• TASK DIRECTIONS:
Locate each line in the records containing "scene". Copy it.

• MATERIAL TO PROCESS:
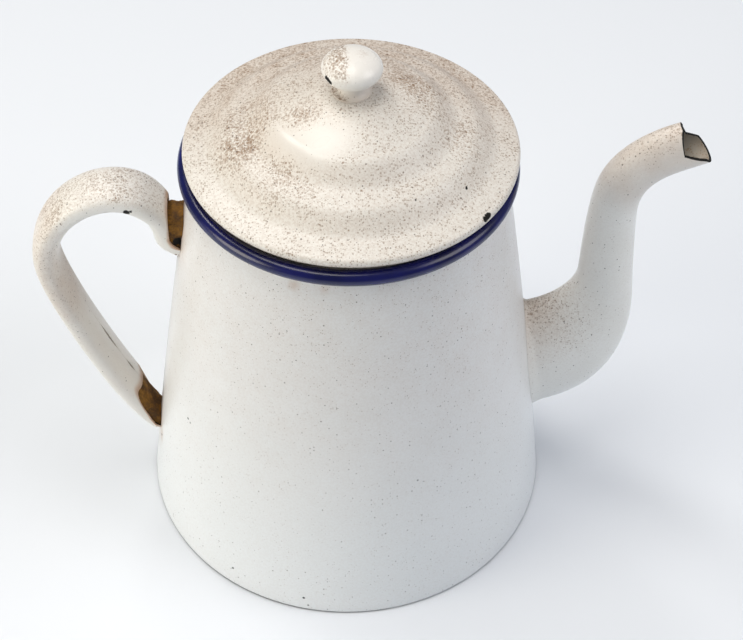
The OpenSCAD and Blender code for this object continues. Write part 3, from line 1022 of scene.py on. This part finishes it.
def cut_fade(start, stop, part):
    """1 at a cut edge and 0 a few millimetres up the enamel from it."""
    t = mix(start, stop, part)
    from_start = (t - start) * HANDLE_LENGTH / UPPER_FADE_MM if start > 0 else 1.0
    from_stop = (stop - t) * HANDLE_LENGTH / LOWER_FADE_MM if stop < 1 else 1.0
    return ease(1 - min(from_start, from_stop))


lines = shell_lines()
shell_points = []
shell_layers = {"rust": [], "bare": []}
for j in range(HANDLE_RINGS + 1):
    part = j / HANDLE_RINGS
    outer = shell_row(lines, part, 0.0)
    inner = shell_row(lines, part, SHEET)
    shell_points += outer + inner[::-1]
    for point, (_, start, stop) in zip(outer, lines):
        shell_layers["rust"].append(handle_rust(*point) + cut_fade(start, stop, part))
    # The shell's inside is painted dark with rust and bare steel: partly unenamelled metal, partly
    # painted shade, so the seam's slits read dark.
    shell_layers["rust"] += [1.0] * HANDLE_SIDES
    shell_layers["bare"] += [0.0] * HANDLE_SIDES + [0.6] * HANDLE_SIDES
HANDLE_CHIPS = [((-73.9, -9.2, 142.9), 1.35), ((-72.6, -9.3, 143.4), 0.8)]
HANDLE_ENAMEL = white_enamel("white_enamel_handle", HANDLE_CHIPS, PALE_CREAM, CREAM)
shell_faces = capped_net(HANDLE_RINGS + 1, 2 * HANDLE_SIDES)
handle = make_piece(
    "handle", shell_points, shell_faces, HANDLE_ENAMEL, "pot", shell_layers
)
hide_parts("handle_shell")

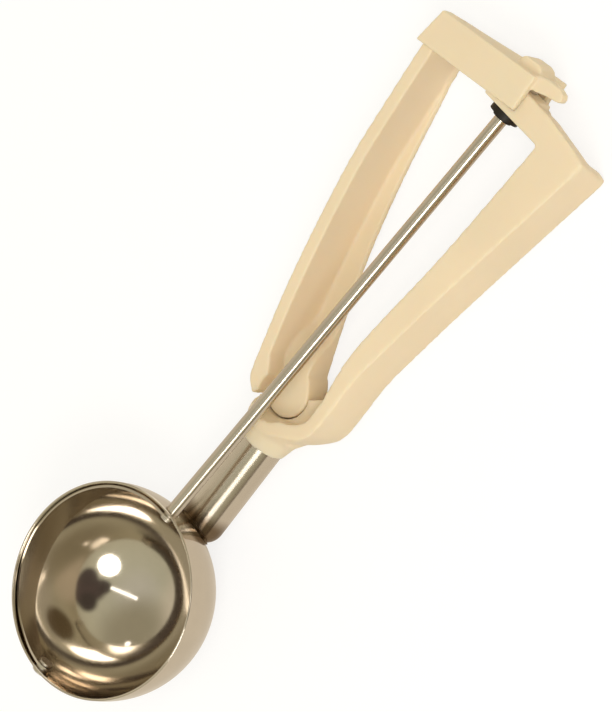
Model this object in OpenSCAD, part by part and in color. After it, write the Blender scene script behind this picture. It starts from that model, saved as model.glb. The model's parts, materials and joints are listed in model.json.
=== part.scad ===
// Lever ice cream scoop: a hemispherical bowl swept by a curved blade. Squeezing the
// sprung lever drives a toothed bar past a pinion, which turns the spindle and the blade.
// The origin is the centre of the bowl's sphere. The spindle lies along +X, the lever is on
// the +Y side, and the bowl opens towards +Z.

/* [Bowl] */
// Inner diameter of the bowl
bowl_bore = 67; // [56:1:82]
// Thickness of the bowl's sheet
bowl_wall = 0.8; // [0.6:0.1:1.5]
// Straight skirt between the hemisphere and the rim
skirt_h = 3.2; // [3:0.1:6]

/* [Blade and spindle] */
// Diameter of the spindle rod
rod_d = 4.4; // [3.5:0.1:5.2]
// Thickness of the blade
blade_t = 0.8; // [0.5:0.1:1.2]
// Width of the blade at its middle
blade_w = 11; // [8:0.5:14]
// Gap between the blade and the bowl
blade_gap = 0.4; // [0.2:0.1:1]
// Angle of the blade's middle below the spindle's level, at both ends of its sweep
blade_low = 6; // [5:1:15]

/* [Shank] */
// Outer diameter of the shank tube
shank_d = 15; // [12:0.5:16]
// Wall of the shank tube
shank_wall = 1.2; // [0.8:0.1:2]
// Depth of the shank's axis below the spindle, level with the back of the bowl
shank_drop = 18.9; // [17:0.1:20]
// Tilt of the shank and the handle up towards the spindle
tilt = 5; // [4:0.1:5.5]

/* [Handle] */
// Distance from the bowl's centre to the start of the socket
socket_x = 66; // [60:1:72]
// Length of the arms from the fork base to the neck
arm_len = 111.6; // [92:0.1:135]
// Depth of the arms from front to back
depth = 19.2; // [17:0.1:21]
// Thickness of the arms' outer walls
arm_wall = 4.5; // [3:0.1:5.5]
// Thickness of the fixed arm's front flange
flange_t = 3; // [2:0.1:4]
// Thickness of the lever's back flange
lever_flange_t = 2.2; // [1.5:0.1:3]
// Distance of the fixed arm's outer face from the shank's axis at the head
arm_spread = 33; // [30:0.5:38]
// Distance of the lever's outer face from the shank's axis at the head
lever_spread = 34.6; // [33:0.1:38]

/* [Mechanism] */
// Module of the pinion and the rack
gear_m = 1; // [0.9:0.01:1.05]
// Teeth of the pinion
pinion_n = 11; // [9:1:11]
// Face width of the pinion
pinion_w = 3.5; // [2.5:0.1:5]
// Diameter of the hinge pin
pin_d = 3; // [2:0.1:3.6]
// Diameter of the return spring's wire
wire_d = 1; // [0.7:0.1:1.1]
// Radial running clearance of shafts in their holes
run_gap = 0.05; // [0.02:0.01:0.09]
// Thickness of the bridge's front wall
bridge_t = 2.7; // [2:0.1:3.2]

/* [Hidden] */

$fn = 64;
eps = 0.01;
ivory = "#f1dab8";
steel = "#d8d3c8";
bright = "#c9c4ba";
black = "#2a2622";

// bowl and blade
bowl_ri = bowl_bore / 2;
bowl_ro = bowl_ri + bowl_wall;
rod_r = rod_d / 2;
ear_r = 3;                                  // round ends of the blade
rivet_r = 1.2;
rivet_head_r = 2.2;
rivet_depth = 3;                            // how far the rivet goes into the rod
stud_r = 1.5;
stud_head_r = 2.4;                          // the stud's head outside the bowl
collar_r = 2.2;                             // the stud's collar inside the bowl
keeper_r = 2.3;                             // the stud's head inside the blade's ear
head_t = 0.8;                               // height of the rivets' heads
ear_play = 0.1;                             // side play of the blade's ear on the stud
// the flat blade touches the bowl first at the edges of its widest place
blade_ro = sqrt(pow(bowl_ri - blade_gap, 2) - pow(blade_w / 2, 2));
ear_out = blade_ro;
ear_in = blade_ro - blade_t;
blade_sweep = 180 - 2 * blade_low;

// shank
shank_r = shank_d / 2;
shank_x = 30;                               // where the shank's drop is taken
bore_r = shank_r - shank_wall;
nose_r = 0.75 * shank_r;                    // rounding of the tube's end
back_x = sqrt(pow(bowl_ro, 2) - pow(shank_drop, 2));    // bowl's back, level with the shank
nose_x = back_x - 1.7;                      // where that end would be if the bowl didn't cut it
weld_leg = 0.6;
weld_skin = 0.05;                           // play between the bead and what it joins

// handle, in the frame of the shank's axis
half = depth / 2;
socket_lip = 0.5;                           // ivory rim round the tube
base_x = socket_x + 22;                     // where the arms start
head_x = base_x + arm_len;                  // underside of the neck
pin_x = socket_x + 18;
pin_y = 3;
pin = [pin_x, pin_y];
pin_r = pin_d / 2;
pocket_r = 8.2;                             // round end of the fork base's pocket
foot_r = pocket_r - 0.4;                    // the lever's foot, about the pin
tongue_r = 4.8;                             // the fork base's tongue, about the pin
wall_r = tongue_r + 0.5;                    // inner face of the lever's wall, about the pin
tube_end = pin_x - pocket_r - 1.8;
float = 0.3;                                // side play between stacked pieces

// stack on the hinge pin: the lever's flange, the tongue, the spring and the hood
tongue_z0 = lever_flange_t - half + float;
tongue_h = 2.6;
tongue_z1 = tongue_z0 + tongue_h;
spring_turns = 2;
spring_h = 1.15 * wire_d * (spring_turns + 1);
hood_z0 = tongue_z1 + 2 * float + spring_h;
hood_t = 1.8;
hood_z1 = hood_z0 + hood_t;
hood_skin = 0.7;                            // left over the blind hole for the pin
ramp_x0 = 8.4;                              // the lever's ramp, from the pin
ramp_x1 = 26;
spring_stop = [-5.6, -0.9];                 // post on the tongue for the spring's end, from the pin
stop_r = 0.9;
pocket_flare = 1.5;                         // how far the pocket's round end opens to the front
wall_foot = pin + wall_r * [cos(62), sin(62)];          // where the lever's wall starts, inside

// neck, square to the spindle
function world_x(x, z) = shank_x + (x - shank_x) * cos(tilt) - z * sin(tilt);
function world_z(x, z) = -shank_drop + (x - shank_x) * sin(tilt) + z * cos(tilt);
function handle_x(x, z) = shank_x + (x - shank_x) * cos(tilt) + (z + shank_drop) * sin(tilt);
function handle_z(x, z) = -(x - shank_x) * sin(tilt) + (z + shank_drop) * cos(tilt);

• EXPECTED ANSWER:
The OpenSCAD and Blender code for this object continues. Write part 3, from line 1022 of scene.py on. This part finishes it.
Model this object in OpenSCAD, part by part and in color. After it, write the Blender scene script behind this picture. It starts from that model, saved as model.glb. The model's parts, materials and joints are listed in model.json.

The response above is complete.